━━━━━ DATASET SECTION ━━━━━

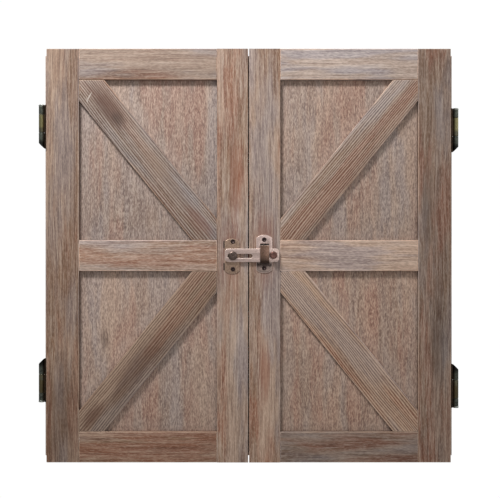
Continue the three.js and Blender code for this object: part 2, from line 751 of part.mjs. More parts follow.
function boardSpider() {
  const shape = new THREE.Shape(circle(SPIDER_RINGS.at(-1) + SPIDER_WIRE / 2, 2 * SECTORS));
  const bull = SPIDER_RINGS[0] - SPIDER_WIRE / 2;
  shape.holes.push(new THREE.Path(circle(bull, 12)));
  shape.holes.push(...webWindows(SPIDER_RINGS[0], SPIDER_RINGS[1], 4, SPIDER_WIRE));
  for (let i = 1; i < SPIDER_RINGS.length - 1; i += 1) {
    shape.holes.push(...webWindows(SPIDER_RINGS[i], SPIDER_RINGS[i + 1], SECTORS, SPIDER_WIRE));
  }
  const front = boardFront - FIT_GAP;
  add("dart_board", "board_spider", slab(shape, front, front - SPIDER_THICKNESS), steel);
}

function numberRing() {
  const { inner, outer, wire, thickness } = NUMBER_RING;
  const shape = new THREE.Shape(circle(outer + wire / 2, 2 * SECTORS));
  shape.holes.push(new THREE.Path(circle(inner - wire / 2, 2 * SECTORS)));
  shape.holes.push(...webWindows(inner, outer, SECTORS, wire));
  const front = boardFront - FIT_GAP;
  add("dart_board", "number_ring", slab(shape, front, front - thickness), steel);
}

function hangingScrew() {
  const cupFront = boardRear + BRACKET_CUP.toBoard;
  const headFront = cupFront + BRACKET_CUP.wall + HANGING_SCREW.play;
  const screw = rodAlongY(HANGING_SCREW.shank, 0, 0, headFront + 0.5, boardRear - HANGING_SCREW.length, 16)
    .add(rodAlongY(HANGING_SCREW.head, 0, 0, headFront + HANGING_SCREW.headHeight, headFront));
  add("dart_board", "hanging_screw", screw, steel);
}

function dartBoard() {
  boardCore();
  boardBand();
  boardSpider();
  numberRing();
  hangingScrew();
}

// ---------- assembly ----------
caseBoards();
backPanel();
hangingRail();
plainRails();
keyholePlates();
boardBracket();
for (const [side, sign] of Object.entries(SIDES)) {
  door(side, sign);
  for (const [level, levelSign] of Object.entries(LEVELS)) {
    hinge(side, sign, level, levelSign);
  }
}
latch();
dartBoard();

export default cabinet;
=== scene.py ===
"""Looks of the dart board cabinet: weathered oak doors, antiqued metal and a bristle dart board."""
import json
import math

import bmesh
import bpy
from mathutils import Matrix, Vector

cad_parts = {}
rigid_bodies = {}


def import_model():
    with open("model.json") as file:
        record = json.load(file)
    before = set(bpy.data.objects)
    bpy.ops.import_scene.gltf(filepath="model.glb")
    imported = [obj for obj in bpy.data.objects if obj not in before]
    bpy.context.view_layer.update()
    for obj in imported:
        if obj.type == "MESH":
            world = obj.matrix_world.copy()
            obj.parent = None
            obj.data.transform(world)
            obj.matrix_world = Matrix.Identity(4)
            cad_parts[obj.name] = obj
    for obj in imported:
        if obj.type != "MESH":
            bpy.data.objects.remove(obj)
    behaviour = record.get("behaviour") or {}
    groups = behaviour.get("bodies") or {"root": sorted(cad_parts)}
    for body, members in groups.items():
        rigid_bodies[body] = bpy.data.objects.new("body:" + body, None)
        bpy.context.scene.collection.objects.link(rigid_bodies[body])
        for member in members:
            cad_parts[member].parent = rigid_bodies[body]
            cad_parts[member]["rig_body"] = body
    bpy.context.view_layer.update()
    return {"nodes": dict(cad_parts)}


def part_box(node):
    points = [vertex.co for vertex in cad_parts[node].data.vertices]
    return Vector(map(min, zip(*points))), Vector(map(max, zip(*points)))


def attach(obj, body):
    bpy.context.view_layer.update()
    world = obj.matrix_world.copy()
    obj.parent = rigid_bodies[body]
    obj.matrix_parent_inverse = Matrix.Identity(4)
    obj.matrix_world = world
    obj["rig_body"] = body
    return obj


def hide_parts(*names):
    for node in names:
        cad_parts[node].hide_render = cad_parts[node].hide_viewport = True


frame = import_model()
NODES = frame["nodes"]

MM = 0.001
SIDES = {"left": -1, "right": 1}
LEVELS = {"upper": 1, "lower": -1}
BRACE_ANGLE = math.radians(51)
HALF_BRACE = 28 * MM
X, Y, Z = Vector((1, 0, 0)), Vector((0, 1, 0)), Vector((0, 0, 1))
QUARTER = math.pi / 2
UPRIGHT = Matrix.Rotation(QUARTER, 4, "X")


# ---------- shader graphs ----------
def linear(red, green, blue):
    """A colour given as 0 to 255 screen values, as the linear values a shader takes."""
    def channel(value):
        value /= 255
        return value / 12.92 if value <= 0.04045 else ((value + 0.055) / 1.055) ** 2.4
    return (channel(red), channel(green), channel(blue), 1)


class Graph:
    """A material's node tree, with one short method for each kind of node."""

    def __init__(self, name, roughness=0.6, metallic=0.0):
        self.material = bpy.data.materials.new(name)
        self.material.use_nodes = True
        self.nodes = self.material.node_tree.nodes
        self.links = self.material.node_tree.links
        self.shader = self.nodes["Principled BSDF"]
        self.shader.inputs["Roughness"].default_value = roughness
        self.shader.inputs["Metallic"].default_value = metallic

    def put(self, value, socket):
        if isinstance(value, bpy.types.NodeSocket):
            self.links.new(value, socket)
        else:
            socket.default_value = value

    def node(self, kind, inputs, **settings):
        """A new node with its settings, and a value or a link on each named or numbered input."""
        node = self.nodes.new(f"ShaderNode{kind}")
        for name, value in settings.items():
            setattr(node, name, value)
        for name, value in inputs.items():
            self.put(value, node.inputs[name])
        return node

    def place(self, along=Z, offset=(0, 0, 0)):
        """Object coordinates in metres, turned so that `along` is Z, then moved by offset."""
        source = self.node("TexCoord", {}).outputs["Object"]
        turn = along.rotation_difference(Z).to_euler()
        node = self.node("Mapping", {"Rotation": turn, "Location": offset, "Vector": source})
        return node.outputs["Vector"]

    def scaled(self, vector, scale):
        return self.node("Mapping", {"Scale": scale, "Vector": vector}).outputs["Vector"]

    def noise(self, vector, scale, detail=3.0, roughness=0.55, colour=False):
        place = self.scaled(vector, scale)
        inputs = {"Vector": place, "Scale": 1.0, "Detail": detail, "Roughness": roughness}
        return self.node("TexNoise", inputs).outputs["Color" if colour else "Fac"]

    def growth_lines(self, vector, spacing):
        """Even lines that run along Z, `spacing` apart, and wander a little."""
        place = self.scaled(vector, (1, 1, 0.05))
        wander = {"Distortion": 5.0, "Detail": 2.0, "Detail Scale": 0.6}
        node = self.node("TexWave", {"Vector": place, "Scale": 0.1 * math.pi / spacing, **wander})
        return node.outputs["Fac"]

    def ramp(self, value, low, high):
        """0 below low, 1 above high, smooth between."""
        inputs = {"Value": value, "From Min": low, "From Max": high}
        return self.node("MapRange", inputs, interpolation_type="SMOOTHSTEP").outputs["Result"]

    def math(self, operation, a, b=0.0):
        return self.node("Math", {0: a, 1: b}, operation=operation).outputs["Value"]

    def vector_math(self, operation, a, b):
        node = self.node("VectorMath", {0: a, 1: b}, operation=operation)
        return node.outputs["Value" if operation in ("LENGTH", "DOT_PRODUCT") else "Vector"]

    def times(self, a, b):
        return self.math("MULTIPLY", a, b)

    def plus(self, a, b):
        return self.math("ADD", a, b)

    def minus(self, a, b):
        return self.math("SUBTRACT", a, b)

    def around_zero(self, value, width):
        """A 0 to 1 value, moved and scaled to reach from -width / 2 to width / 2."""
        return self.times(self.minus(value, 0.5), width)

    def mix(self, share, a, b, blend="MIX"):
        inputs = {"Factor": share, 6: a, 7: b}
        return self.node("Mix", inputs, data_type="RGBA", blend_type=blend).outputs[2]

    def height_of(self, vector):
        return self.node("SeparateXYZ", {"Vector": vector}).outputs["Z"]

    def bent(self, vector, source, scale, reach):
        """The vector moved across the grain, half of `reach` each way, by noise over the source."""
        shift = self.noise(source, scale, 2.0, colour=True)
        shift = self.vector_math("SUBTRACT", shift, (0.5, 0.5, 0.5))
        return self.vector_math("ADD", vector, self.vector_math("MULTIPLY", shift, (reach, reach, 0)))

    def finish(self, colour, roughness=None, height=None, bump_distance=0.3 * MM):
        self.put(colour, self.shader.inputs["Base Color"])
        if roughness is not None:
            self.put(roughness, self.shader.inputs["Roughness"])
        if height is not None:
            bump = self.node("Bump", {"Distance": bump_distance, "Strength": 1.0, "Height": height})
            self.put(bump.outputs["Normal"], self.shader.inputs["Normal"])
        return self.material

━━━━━

EXERCISE DESCRIPTION: Quote only the lines running from the line that holds "keyholePlates();" to the line that holds "for node in", both ends included.

EXPECTED ANSWER:
keyholePlates();
boardBracket();
for (const [side, sign] of Object.entries(SIDES)) {
  door(side, sign);
  for (const [level, levelSign] of Object.entries(LEVELS)) {
    hinge(side, sign, level, levelSign);
  }
}
latch();
dartBoard();

export default cabinet;
=== scene.py ===
"""Looks of the dart board cabinet: weathered oak doors, antiqued metal and a bristle dart board."""
import json
import math

import bmesh
import bpy
from mathutils import Matrix, Vector

cad_parts = {}
rigid_bodies = {}


def import_model():
    with open("model.json") as file:
        record = json.load(file)
    before = set(bpy.data.objects)
    bpy.ops.import_scene.gltf(filepath="model.glb")
    imported = [obj for obj in bpy.data.objects if obj not in before]
    bpy.context.view_layer.update()
    for obj in imported:
        if obj.type == "MESH":
            world = obj.matrix_world.copy()
            obj.parent = None
            obj.data.transform(world)
            obj.matrix_world = Matrix.Identity(4)
            cad_parts[obj.name] = obj
    for obj in imported:
        if obj.type != "MESH":
            bpy.data.objects.remove(obj)
    behaviour = record.get("behaviour") or {}
    groups = behaviour.get("bodies") or {"root": sorted(cad_parts)}
    for body, members in groups.items():
        rigid_bodies[body] = bpy.data.objects.new("body:" + body, None)
        bpy.context.scene.collection.objects.link(rigid_bodies[body])
        for member in members:
            cad_parts[member].parent = rigid_bodies[body]
            cad_parts[member]["rig_body"] = body
    bpy.context.view_layer.update()
    return {"nodes": dict(cad_parts)}


def part_box(node):
    points = [vertex.co for vertex in cad_parts[node].data.vertices]
    return Vector(map(min, zip(*points))), Vector(map(max, zip(*points)))


def attach(obj, body):
    bpy.context.view_layer.update()
    world = obj.matrix_world.copy()
    obj.parent = rigid_bodies[body]
    obj.matrix_parent_inverse = Matrix.Identity(4)
    obj.matrix_world = world
    obj["rig_body"] = body
    return obj


def hide_parts(*names):
    for node in names:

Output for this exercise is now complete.